Additionally, Cambridge's reasoning emphasizes that securities fraud complaints must cite to specific evidence showing that the statements made were false. 908 F.3d at 883; see also 15 U.S.C. § 78u-4(b)(1) ("[T]he complaint shall specify . . . the reason or reasons why the statement is misleading. . . ."); Fed. R. Civ. P. 9(b) ("[A] party must state with particularity the circumstances constituting fraud. . . ."). Following Cambridge, then, Plaintiff's general allegations that Defendant Residential was not following internal protocols are insufficient to establish falsity. (See 2d Am. Compl ¶¶ 124 ([REDACTED\] [REDACTED\] (brackets omitted)), 209 ([REDACTED\] [REDACTED\] ).)
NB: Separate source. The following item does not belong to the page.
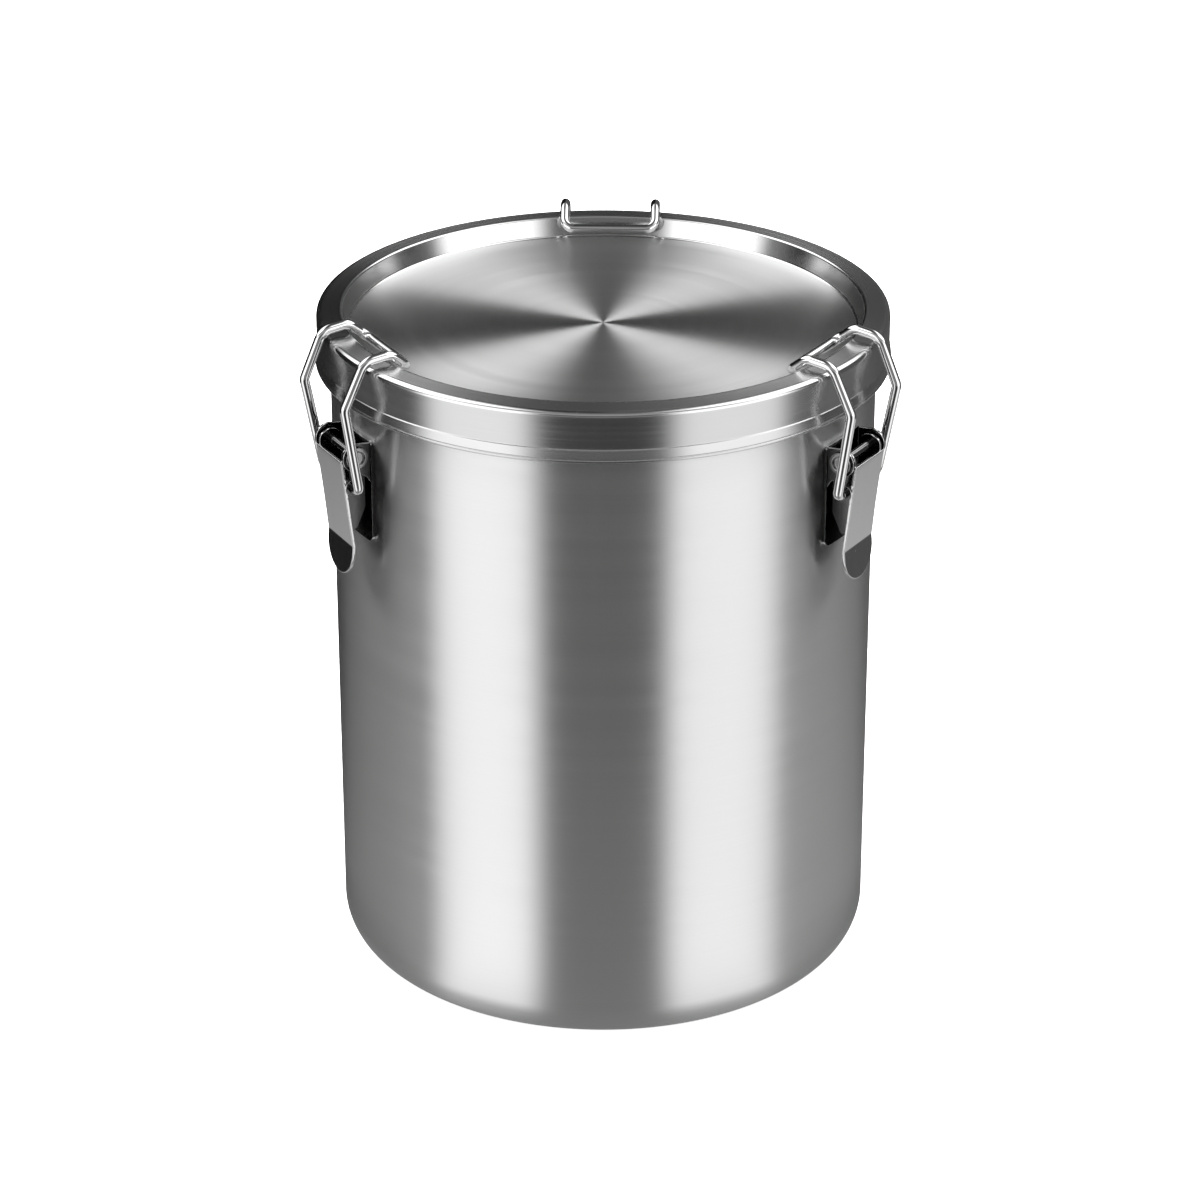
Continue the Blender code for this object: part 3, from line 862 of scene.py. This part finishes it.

Additionally, falsity cannot be established by pointing to situations that might suggest impropriety but that do not specify any particular transactions that were conducted in contravention of Defendant Residential's policies. (See id. ¶¶ 156 ([REDACTED\] [REDACTED\] ), 205 ([REDACTED\] [REDACTED\] ), 262 ([REDACTED\] ).)
Finally, other allegations in the Second Amended Complaint merely show a close business relationship between Defendant Residential and other companies, without showing that Defendant Residential failed to follow internal protocols with regard to those relationships. (Id. ¶¶ 105, 123, 124, 174, 196, 209, 210, 261.) These portions of the Second Amended Complaint do not show that Defendants' representations regarding internal controls were false and therefore do not help to support Plaintiff's claim. Because the Second Amended Complaint does not plead any misrepresentation made by Defendants, it fails to state a claim under Section 10(b).
For the foregoing reasons, Defendants' Motion to Dismiss is granted. An appropriate Order will follow.